In any case, if it is a quick change I would appreciate it if you can remove the outliers.

On Tue, Jun 22, 2021 at 1:06 PM Guillermo Barreiro @.***> wrote:

Another question: to avoid having invalid plots in the issue #4 https://github.com/antonroman/smart_meter_data_analysis/issues/4 , should I remove outliers during the aggregation process?

— You are receiving this because you authored the thread. Reply to this email directly, view it on GitHub https://github.com/antonroman/smart_meter_data_analysis/issues/5#issuecomment-865888114, or unsubscribe https://github.com/notifications/unsubscribe-auth/AA6UKYLCH3JVO47XMUXT26TTUBVBVANCNFSM45U46BKA .

gbarreiro commented 3 years ago

I have updated the code to aggregate correctly the meters, and the speed of the script has drastically improved. Moreover, the generated CSV files are much smaller, therefore I was able to upload them to the repository.
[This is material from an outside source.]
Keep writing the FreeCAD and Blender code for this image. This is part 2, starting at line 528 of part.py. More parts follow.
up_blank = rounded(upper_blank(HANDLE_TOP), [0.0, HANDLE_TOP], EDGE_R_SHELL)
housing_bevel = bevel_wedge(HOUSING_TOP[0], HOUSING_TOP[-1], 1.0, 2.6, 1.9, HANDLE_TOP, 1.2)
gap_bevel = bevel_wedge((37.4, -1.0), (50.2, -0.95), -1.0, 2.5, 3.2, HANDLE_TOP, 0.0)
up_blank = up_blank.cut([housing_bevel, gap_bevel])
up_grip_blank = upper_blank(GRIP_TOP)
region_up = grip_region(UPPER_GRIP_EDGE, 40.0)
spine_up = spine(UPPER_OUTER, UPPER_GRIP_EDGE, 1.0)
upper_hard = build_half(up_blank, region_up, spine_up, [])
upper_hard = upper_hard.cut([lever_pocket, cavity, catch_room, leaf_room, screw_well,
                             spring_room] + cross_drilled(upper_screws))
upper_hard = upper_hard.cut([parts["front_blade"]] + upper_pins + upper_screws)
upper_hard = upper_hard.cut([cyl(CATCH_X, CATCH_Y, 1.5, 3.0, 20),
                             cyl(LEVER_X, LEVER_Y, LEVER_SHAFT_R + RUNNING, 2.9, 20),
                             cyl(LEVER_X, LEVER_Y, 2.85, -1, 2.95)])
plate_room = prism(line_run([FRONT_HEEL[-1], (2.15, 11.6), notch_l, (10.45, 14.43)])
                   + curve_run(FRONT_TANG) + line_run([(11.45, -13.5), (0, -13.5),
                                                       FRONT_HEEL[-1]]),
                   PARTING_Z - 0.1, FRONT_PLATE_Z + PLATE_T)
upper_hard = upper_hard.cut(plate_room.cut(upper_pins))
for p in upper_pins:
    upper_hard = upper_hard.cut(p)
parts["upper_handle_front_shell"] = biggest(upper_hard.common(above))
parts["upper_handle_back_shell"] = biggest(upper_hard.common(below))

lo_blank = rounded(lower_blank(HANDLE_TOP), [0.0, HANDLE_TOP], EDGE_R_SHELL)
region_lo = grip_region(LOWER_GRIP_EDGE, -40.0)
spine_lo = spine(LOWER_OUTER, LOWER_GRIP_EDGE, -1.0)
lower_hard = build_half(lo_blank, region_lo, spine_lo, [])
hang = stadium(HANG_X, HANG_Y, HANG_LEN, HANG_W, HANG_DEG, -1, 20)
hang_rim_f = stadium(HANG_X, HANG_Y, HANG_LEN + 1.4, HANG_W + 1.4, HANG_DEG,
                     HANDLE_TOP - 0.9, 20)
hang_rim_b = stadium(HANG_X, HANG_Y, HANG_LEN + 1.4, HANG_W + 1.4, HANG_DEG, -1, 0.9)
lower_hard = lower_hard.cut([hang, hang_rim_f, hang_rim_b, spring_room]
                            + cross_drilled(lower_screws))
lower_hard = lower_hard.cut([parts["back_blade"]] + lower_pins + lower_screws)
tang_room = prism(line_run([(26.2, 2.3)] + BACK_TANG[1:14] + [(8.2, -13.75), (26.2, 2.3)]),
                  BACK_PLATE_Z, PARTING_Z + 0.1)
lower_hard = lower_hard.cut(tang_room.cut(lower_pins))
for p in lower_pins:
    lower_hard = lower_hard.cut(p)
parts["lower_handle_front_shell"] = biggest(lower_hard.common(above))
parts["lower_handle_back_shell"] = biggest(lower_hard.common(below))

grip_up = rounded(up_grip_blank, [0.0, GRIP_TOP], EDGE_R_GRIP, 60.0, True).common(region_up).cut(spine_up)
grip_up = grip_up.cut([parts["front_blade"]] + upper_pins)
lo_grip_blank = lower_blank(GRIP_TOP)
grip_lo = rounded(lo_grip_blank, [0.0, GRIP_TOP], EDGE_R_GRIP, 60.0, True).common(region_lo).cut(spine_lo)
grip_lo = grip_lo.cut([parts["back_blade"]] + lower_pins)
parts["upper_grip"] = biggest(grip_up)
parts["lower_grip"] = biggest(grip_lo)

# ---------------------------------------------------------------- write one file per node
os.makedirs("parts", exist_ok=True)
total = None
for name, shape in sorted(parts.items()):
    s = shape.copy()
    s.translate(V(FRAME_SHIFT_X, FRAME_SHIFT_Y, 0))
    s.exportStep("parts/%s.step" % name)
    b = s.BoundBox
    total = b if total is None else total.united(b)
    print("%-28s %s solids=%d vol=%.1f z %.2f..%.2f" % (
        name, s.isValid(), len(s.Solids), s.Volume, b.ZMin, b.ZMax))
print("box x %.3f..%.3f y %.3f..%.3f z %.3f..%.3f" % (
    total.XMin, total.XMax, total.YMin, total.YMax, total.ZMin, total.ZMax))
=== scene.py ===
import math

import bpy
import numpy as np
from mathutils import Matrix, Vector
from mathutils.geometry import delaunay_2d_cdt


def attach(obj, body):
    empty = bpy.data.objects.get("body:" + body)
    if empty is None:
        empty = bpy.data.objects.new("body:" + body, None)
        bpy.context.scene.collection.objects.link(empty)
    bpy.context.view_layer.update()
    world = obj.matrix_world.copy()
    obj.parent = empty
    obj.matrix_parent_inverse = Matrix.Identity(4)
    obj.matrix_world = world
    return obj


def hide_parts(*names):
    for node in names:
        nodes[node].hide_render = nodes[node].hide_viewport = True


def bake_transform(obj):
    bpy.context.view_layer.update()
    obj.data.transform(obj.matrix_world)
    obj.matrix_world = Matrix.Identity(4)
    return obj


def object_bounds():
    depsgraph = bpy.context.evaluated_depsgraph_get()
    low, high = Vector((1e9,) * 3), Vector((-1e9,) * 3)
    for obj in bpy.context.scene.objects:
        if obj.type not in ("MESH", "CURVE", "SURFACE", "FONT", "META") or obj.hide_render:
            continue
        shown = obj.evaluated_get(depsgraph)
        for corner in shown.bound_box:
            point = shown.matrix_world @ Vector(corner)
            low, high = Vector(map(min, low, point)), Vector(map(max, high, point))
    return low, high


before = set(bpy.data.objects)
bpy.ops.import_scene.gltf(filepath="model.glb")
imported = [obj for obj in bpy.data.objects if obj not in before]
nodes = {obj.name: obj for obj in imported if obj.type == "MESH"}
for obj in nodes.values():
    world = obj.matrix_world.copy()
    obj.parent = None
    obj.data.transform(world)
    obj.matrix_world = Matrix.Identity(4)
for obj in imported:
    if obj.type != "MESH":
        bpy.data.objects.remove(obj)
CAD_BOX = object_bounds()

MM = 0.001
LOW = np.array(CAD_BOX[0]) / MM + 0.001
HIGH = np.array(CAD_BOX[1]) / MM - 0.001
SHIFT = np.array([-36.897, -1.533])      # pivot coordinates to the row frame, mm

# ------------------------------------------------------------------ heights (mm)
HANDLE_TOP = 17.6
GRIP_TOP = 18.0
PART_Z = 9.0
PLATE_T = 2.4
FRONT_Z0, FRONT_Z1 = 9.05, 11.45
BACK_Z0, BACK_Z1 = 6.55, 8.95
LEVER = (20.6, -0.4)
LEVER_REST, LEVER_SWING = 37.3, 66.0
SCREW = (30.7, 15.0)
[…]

Unfortunately, and as expected, the charts still have those ugly peaks due to outliers, so my next step will be to upgrade the script in order to detect and remove outliers. My question here is if in case of finding an outlier for a date X in a meter Y, should I exclude from the aggregation just the data for the date X from the meter Y, or should I exclude all the data from the meter Y?

antonroman commented 3 years ago

Hi Guillermo,

if the number of meters with outliers is small, please keep them in a separate list and remove them from the aggregation. If the number is higher (>100), then just remove the outliers and fill with the value for the same time, the day before.

Thanks!

On Tue, Jun 22, 2021 at 6:18 PM Guillermo Barreiro @.***> wrote:

I have updated the code to aggregate correctly the meters, and the speed of the script has drastically improved. Moreover, the generated CSV files are much smaller, therefore I was able to upload them to the repository.

Unfortunately, and as expected, the charts still have those ugly peaks due to outliers, so my next step will be to upgrade the script in order to detect and remove outliers. My question here is if in case of finding an outlier for a date X in a meter Y, should I exclude from the aggregation just the data for the date X from the meter Y, or should I exclude all the data from the meter Y?

— You are receiving this because you authored the thread. Reply to this email directly, view it on GitHub https://github.com/antonroman/smart_meter_data_analysis/issues/5#issuecomment-866130095, or unsubscribe https://github.com/notifications/unsubscribe-auth/AA6UKYLS5K5N2N4YNM5OZHDTUCZULANCNFSM45U46BKA .

antonroman commented 3 years ago

Just pending to remove the meters which have more than 0.5% outlier values (>40 for one-year period).